▼

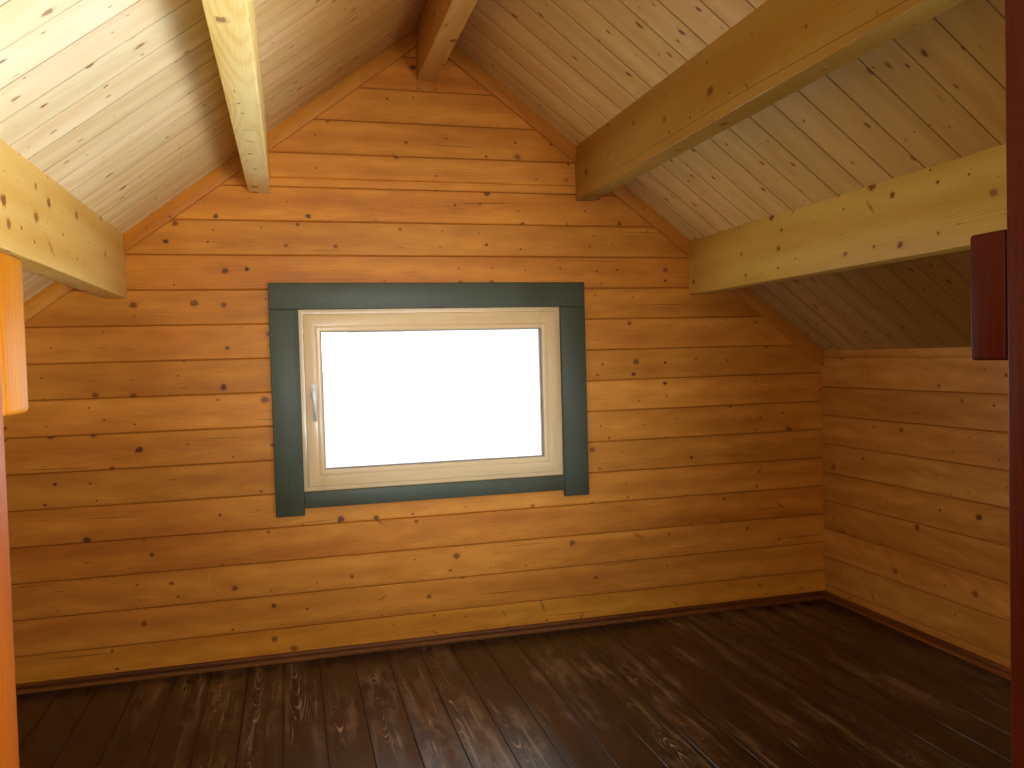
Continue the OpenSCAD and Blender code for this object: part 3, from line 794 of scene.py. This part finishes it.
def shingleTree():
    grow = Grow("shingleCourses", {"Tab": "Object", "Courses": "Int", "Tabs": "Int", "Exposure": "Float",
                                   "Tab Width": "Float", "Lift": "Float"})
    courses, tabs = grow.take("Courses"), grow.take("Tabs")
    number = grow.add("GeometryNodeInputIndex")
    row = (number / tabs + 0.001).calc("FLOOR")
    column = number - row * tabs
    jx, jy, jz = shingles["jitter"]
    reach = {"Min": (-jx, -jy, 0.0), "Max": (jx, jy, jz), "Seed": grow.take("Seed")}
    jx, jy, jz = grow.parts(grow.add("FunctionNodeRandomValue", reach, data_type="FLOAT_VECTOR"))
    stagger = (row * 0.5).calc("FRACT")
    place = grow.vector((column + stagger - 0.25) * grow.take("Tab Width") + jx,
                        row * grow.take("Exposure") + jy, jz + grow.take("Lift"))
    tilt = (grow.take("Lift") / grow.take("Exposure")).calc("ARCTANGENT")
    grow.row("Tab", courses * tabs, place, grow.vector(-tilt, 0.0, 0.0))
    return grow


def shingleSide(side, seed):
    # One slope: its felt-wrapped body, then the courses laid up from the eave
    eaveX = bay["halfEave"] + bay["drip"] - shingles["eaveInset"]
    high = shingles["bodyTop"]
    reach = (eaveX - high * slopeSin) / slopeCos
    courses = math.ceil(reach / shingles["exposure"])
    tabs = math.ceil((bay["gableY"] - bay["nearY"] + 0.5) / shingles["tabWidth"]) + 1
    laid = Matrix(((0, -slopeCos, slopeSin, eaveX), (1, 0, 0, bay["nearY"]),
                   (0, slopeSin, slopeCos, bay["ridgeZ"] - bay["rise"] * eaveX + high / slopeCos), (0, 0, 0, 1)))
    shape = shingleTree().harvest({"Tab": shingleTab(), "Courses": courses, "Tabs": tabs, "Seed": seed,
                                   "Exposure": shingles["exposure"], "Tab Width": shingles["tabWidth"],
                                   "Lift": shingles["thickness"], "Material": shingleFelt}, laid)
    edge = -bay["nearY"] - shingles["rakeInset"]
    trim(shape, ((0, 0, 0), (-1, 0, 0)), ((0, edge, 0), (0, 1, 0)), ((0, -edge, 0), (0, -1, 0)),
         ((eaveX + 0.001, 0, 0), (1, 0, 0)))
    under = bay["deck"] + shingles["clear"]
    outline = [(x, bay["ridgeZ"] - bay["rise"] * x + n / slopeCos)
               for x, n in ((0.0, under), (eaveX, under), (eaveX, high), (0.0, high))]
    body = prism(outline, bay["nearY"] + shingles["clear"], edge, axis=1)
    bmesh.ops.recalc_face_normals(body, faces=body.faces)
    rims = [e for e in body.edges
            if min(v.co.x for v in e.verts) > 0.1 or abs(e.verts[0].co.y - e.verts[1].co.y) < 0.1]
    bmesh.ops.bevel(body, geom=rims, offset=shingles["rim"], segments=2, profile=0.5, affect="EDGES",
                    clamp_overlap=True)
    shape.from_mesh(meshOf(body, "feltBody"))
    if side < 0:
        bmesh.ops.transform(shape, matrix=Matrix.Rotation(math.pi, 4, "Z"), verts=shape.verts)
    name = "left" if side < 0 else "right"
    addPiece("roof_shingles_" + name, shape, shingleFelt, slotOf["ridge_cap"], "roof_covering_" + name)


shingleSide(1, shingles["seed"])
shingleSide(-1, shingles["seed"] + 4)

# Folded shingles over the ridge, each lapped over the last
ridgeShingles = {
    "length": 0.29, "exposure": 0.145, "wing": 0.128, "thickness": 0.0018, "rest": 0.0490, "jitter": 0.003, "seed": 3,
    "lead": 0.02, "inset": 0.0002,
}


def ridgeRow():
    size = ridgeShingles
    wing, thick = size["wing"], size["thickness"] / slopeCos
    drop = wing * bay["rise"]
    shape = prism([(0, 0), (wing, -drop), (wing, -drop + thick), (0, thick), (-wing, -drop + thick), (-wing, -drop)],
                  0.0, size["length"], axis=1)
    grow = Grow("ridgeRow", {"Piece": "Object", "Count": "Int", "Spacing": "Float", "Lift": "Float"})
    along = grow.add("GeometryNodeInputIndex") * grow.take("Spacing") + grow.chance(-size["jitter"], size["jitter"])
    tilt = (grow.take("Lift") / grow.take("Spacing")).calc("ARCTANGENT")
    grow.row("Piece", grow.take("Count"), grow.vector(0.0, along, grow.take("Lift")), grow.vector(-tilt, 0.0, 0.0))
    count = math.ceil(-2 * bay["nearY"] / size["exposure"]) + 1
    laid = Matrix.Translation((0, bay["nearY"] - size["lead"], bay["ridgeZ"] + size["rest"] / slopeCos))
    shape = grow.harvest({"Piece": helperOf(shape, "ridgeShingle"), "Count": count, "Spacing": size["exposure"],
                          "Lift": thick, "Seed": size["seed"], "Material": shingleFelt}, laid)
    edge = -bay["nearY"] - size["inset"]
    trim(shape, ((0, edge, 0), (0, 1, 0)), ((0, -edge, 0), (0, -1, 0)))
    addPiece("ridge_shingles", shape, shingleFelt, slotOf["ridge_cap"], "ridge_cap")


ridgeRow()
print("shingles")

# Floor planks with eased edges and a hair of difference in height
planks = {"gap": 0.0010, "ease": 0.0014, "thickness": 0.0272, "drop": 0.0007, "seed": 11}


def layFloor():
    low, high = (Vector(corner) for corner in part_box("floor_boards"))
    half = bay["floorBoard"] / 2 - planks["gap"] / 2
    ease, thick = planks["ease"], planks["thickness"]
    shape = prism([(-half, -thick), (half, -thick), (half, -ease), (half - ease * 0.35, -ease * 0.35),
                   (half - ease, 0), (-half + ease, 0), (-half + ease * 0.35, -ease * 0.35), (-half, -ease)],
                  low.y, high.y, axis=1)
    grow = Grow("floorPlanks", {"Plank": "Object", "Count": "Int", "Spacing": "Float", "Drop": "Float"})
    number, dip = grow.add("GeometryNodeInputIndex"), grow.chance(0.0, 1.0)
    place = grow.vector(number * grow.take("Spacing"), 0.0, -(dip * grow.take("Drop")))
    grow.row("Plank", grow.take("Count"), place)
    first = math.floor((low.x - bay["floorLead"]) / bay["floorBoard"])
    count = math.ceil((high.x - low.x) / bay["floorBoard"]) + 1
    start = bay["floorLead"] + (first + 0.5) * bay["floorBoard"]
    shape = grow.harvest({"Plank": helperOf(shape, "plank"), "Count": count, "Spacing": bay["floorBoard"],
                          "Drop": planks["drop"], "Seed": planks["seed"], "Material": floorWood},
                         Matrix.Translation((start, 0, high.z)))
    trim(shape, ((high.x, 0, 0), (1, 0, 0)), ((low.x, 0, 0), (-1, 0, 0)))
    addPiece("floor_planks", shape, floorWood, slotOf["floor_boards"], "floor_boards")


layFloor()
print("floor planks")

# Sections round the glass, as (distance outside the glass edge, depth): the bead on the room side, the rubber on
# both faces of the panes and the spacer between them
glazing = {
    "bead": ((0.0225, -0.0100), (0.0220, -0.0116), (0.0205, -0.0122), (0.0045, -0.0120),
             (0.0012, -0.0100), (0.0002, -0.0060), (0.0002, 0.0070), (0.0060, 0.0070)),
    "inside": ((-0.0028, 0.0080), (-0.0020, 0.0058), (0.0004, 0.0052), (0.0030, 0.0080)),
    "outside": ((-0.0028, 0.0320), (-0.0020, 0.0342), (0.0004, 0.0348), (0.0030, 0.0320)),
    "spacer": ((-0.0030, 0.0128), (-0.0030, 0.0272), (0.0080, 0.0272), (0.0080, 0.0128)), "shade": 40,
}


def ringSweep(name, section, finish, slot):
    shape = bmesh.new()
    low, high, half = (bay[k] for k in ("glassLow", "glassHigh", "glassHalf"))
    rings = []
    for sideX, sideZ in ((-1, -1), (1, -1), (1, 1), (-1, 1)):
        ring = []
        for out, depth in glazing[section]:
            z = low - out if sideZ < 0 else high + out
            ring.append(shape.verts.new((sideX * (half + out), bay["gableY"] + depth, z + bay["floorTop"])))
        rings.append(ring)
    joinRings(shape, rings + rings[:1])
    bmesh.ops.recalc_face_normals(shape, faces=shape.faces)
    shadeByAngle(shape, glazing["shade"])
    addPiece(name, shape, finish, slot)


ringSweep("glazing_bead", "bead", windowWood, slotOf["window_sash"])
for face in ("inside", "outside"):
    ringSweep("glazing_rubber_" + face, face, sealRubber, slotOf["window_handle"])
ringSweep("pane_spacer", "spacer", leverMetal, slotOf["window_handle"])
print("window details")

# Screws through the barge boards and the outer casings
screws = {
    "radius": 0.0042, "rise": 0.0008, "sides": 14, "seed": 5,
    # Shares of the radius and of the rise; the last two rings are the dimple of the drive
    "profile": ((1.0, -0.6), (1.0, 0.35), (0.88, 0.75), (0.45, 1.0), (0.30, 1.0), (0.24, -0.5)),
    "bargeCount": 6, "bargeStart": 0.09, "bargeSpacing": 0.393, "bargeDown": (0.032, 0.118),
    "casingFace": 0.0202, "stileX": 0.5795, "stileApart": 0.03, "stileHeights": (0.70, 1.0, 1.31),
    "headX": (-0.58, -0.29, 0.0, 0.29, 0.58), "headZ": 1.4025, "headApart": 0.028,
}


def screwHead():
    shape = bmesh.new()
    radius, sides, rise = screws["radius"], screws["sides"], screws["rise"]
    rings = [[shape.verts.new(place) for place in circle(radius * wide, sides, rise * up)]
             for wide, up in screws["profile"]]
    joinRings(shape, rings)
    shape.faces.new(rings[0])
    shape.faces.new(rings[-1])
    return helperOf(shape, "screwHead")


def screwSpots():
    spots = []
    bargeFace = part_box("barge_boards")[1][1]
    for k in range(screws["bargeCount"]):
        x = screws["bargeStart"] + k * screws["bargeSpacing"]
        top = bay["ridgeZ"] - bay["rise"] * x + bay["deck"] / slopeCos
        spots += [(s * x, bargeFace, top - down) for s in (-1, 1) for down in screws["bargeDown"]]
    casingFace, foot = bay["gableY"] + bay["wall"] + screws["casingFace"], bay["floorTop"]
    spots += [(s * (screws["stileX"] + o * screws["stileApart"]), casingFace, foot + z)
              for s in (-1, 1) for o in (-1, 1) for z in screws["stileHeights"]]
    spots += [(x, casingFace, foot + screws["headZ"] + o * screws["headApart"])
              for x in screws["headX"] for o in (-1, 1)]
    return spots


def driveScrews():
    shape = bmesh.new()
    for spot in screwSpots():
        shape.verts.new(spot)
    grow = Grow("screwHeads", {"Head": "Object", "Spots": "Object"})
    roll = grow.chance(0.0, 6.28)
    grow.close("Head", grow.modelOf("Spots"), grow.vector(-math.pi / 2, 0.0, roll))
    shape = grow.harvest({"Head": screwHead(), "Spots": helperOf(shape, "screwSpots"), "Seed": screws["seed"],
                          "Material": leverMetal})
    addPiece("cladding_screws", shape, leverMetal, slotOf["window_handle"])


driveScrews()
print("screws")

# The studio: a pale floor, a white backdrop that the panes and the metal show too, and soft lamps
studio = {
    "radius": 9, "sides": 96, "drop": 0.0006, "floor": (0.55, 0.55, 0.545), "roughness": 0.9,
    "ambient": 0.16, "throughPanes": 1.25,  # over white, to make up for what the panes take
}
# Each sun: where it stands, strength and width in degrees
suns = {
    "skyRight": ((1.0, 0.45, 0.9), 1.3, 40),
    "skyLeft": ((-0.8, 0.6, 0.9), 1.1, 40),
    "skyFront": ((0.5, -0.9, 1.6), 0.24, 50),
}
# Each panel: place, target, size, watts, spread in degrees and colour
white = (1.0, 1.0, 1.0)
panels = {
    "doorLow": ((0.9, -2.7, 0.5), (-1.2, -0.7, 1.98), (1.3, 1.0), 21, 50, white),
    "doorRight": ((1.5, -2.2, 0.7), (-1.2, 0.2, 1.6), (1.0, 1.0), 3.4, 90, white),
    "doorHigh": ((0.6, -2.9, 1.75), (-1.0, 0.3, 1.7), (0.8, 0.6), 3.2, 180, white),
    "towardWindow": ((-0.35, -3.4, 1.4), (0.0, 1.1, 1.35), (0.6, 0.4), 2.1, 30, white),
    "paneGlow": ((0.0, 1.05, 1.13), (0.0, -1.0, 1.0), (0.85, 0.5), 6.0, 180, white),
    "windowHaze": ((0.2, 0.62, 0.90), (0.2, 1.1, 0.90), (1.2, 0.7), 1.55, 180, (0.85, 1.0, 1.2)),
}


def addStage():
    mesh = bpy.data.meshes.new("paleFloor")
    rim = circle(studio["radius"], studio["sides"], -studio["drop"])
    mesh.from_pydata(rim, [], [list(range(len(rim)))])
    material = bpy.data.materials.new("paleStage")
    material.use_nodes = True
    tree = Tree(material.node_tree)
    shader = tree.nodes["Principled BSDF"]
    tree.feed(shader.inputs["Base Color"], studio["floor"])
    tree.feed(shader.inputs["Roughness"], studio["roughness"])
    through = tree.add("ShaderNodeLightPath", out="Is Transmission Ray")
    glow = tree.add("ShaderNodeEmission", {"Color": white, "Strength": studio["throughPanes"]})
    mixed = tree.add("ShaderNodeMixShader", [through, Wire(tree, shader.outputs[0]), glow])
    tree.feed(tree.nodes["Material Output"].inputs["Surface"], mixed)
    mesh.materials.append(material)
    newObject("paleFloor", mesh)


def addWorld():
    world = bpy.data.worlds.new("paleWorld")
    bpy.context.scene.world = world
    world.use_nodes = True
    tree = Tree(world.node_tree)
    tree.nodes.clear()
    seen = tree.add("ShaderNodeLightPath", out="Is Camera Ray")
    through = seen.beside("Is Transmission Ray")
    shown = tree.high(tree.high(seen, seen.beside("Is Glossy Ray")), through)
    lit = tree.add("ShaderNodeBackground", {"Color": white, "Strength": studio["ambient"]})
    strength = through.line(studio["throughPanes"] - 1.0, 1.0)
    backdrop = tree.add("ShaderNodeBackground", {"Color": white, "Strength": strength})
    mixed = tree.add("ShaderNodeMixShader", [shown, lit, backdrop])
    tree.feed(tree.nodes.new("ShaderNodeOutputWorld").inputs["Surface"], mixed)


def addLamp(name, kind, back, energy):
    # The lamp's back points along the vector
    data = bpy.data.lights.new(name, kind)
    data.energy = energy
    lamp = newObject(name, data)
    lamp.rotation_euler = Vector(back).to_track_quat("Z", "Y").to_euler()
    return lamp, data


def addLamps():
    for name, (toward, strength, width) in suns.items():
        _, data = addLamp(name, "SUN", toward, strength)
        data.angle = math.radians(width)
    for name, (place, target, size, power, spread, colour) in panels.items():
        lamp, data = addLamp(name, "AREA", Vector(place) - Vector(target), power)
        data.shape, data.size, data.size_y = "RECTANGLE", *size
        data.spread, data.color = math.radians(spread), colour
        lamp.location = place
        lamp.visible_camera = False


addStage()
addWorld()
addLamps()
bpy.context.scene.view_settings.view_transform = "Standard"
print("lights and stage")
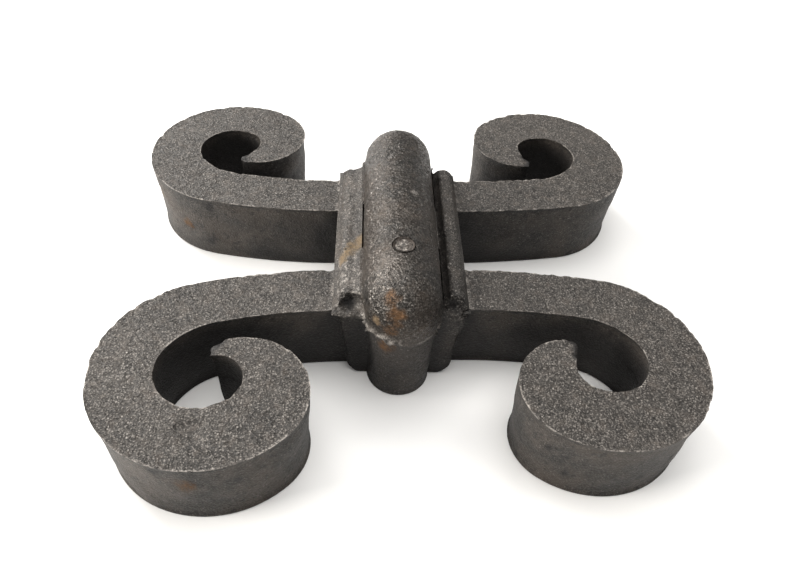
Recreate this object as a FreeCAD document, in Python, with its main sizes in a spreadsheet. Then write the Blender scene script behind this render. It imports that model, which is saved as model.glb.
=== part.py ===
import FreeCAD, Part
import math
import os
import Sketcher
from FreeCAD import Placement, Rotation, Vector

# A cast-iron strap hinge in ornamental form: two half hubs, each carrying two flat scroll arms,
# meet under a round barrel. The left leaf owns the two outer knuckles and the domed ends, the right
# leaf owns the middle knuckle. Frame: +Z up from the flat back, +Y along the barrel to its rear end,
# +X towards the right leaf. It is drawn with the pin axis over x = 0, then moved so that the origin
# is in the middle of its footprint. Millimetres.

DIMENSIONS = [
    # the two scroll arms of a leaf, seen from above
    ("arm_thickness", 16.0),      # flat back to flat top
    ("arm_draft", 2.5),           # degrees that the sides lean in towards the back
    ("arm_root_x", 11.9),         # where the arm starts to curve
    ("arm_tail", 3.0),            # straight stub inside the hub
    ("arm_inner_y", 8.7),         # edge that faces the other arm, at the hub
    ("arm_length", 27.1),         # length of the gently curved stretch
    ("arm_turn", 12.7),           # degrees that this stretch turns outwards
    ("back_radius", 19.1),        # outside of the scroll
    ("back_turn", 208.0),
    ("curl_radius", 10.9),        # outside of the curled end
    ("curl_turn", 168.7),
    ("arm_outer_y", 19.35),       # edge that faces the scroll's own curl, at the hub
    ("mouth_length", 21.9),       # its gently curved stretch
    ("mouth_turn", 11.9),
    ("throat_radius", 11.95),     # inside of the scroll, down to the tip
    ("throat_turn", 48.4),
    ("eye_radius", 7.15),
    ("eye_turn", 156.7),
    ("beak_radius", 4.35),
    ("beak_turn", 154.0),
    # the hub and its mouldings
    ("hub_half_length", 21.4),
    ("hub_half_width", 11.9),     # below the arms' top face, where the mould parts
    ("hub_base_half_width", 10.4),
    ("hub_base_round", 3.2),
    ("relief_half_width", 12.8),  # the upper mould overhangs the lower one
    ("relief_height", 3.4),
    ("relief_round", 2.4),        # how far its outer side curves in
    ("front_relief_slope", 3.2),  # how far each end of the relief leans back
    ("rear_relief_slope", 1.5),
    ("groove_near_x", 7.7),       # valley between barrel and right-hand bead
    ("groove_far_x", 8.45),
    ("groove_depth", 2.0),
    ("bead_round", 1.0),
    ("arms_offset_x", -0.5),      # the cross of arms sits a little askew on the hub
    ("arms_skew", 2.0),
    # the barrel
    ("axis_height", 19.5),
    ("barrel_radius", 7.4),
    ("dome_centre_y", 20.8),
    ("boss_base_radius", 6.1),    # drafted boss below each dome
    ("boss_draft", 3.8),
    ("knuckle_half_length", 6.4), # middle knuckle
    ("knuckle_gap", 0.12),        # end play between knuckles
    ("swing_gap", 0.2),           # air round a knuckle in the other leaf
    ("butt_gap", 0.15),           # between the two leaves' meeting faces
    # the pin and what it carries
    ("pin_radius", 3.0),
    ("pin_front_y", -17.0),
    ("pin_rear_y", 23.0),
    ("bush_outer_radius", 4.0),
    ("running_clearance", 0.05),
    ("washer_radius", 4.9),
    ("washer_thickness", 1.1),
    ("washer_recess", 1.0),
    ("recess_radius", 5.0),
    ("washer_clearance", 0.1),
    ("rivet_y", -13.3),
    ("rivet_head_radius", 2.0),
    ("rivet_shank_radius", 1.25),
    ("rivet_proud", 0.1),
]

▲

Return exactly the lines that run from the top of the listing above to the line containing "return grow", please, keeping both end lines and leaving out everything else.

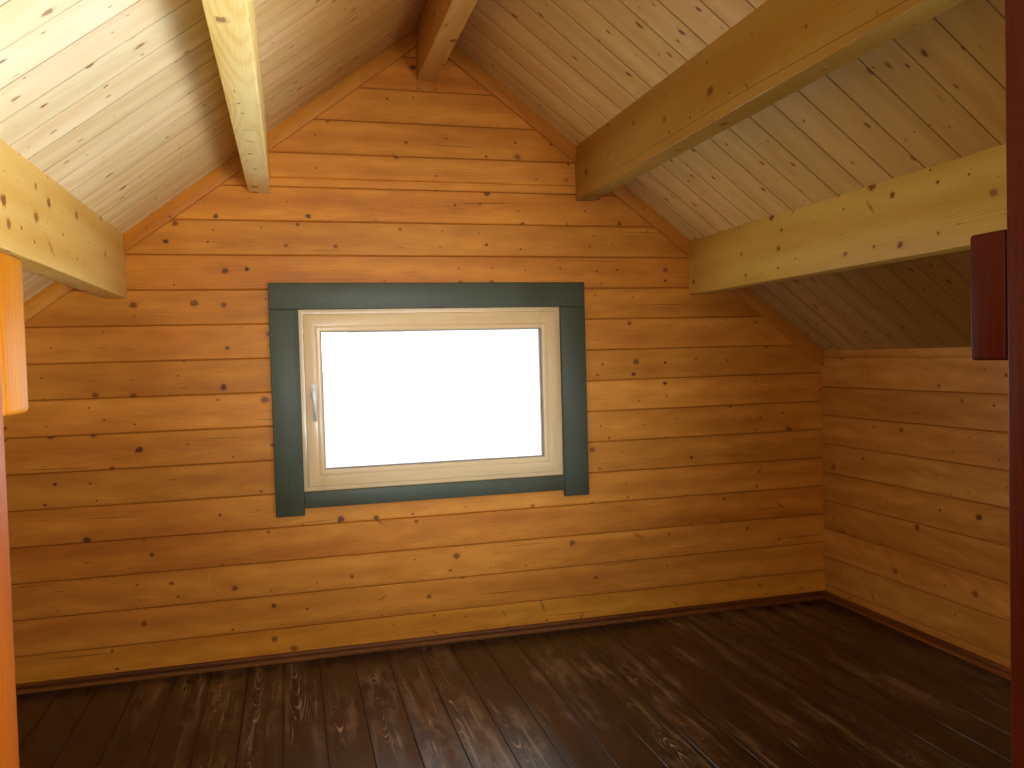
Continue the OpenSCAD and Blender code for this object: part 3, from line 794 of scene.py. This part finishes it.
def shingleTree():
    grow = Grow("shingleCourses", {"Tab": "Object", "Courses": "Int", "Tabs": "Int", "Exposure": "Float",
                                   "Tab Width": "Float", "Lift": "Float"})
    courses, tabs = grow.take("Courses"), grow.take("Tabs")
    number = grow.add("GeometryNodeInputIndex")
    row = (number / tabs + 0.001).calc("FLOOR")
    column = number - row * tabs
    jx, jy, jz = shingles["jitter"]
    reach = {"Min": (-jx, -jy, 0.0), "Max": (jx, jy, jz), "Seed": grow.take("Seed")}
    jx, jy, jz = grow.parts(grow.add("FunctionNodeRandomValue", reach, data_type="FLOAT_VECTOR"))
    stagger = (row * 0.5).calc("FRACT")
    place = grow.vector((column + stagger - 0.25) * grow.take("Tab Width") + jx,
                        row * grow.take("Exposure") + jy, jz + grow.take("Lift"))
    tilt = (grow.take("Lift") / grow.take("Exposure")).calc("ARCTANGENT")
    grow.row("Tab", courses * tabs, place, grow.vector(-tilt, 0.0, 0.0))
    return grow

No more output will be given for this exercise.